**Information supplied**:

-- START --

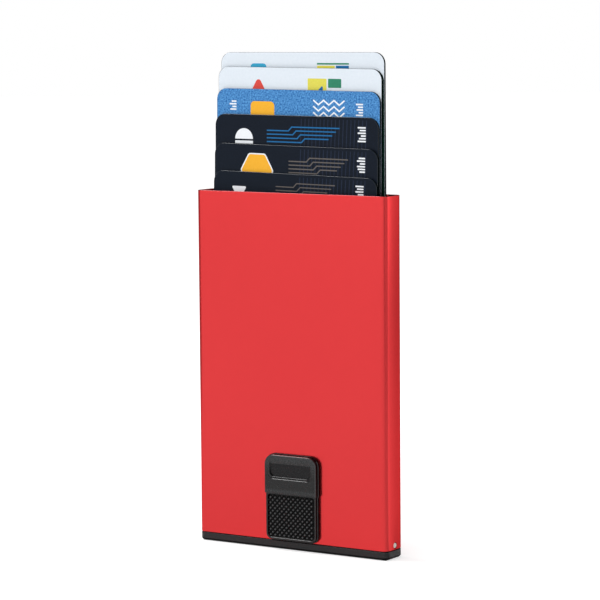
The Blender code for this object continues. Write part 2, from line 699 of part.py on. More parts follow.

-- END --
-- START --

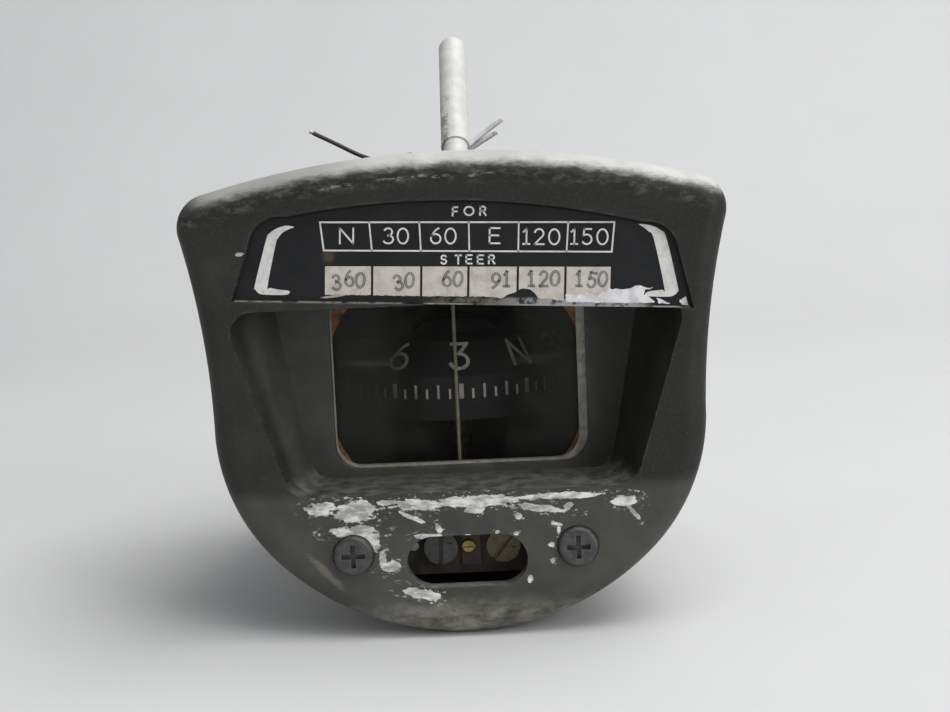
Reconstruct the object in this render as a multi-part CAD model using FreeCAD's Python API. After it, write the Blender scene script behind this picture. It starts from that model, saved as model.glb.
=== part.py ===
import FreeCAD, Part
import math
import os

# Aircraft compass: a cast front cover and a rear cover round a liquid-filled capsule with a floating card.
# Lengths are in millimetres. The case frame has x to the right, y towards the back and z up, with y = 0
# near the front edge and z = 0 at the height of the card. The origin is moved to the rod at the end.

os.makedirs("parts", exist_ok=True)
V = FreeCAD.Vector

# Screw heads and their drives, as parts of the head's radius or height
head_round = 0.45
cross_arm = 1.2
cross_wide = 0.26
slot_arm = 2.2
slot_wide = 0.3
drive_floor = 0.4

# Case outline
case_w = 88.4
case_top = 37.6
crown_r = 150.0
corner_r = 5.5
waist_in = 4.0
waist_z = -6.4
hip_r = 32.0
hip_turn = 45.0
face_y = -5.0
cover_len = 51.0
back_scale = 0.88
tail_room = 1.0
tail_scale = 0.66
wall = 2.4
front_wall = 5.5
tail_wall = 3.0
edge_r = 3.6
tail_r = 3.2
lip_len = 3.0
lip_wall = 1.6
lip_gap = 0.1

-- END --
-- START --

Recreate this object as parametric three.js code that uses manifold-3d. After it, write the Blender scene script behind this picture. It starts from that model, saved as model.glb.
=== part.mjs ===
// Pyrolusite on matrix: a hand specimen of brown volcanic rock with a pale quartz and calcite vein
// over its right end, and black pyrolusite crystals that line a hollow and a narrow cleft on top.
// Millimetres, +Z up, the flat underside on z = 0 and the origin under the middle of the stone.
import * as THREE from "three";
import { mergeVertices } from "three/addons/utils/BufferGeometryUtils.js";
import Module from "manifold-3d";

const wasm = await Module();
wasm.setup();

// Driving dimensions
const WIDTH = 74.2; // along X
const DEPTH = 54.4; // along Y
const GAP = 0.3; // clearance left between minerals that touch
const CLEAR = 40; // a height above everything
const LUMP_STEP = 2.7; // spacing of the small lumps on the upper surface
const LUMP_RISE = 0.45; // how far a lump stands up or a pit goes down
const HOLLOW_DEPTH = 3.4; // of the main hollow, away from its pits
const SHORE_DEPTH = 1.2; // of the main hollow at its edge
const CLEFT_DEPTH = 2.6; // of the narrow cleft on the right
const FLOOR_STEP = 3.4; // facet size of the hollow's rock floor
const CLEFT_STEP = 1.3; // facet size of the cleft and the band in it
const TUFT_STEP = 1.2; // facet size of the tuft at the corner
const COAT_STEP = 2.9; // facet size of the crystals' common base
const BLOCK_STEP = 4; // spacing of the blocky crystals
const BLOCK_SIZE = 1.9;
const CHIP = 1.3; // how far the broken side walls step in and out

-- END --

**What needs to be done**: Output the section opening with the line that has "Reconstruct the object" and closing with the line that has "lip_gap = 0.1". Keep both end lines and leave out the rest.

**Full solution**:
Reconstruct the object in this render as a multi-part CAD model using FreeCAD's Python API. After it, write the Blender scene script behind this picture. It starts from that model, saved as model.glb.
=== part.py ===
import FreeCAD, Part
import math
import os

# Aircraft compass: a cast front cover and a rear cover round a liquid-filled capsule with a floating card.
# Lengths are in millimetres. The case frame has x to the right, y towards the back and z up, with y = 0
# near the front edge and z = 0 at the height of the card. The origin is moved to the rod at the end.

os.makedirs("parts", exist_ok=True)
V = FreeCAD.Vector

# Screw heads and their drives, as parts of the head's radius or height
head_round = 0.45
cross_arm = 1.2
cross_wide = 0.26
slot_arm = 2.2
slot_wide = 0.3
drive_floor = 0.4

# Case outline
case_w = 88.4
case_top = 37.6
crown_r = 150.0
corner_r = 5.5
waist_in = 4.0
waist_z = -6.4
hip_r = 32.0
hip_turn = 45.0
face_y = -5.0
cover_len = 51.0
back_scale = 0.88
tail_room = 1.0
tail_scale = 0.66
wall = 2.4
front_wall = 5.5
tail_wall = 3.0
edge_r = 3.6
tail_r = 3.2
lip_len = 3.0
lip_wall = 1.6
lip_gap = 0.1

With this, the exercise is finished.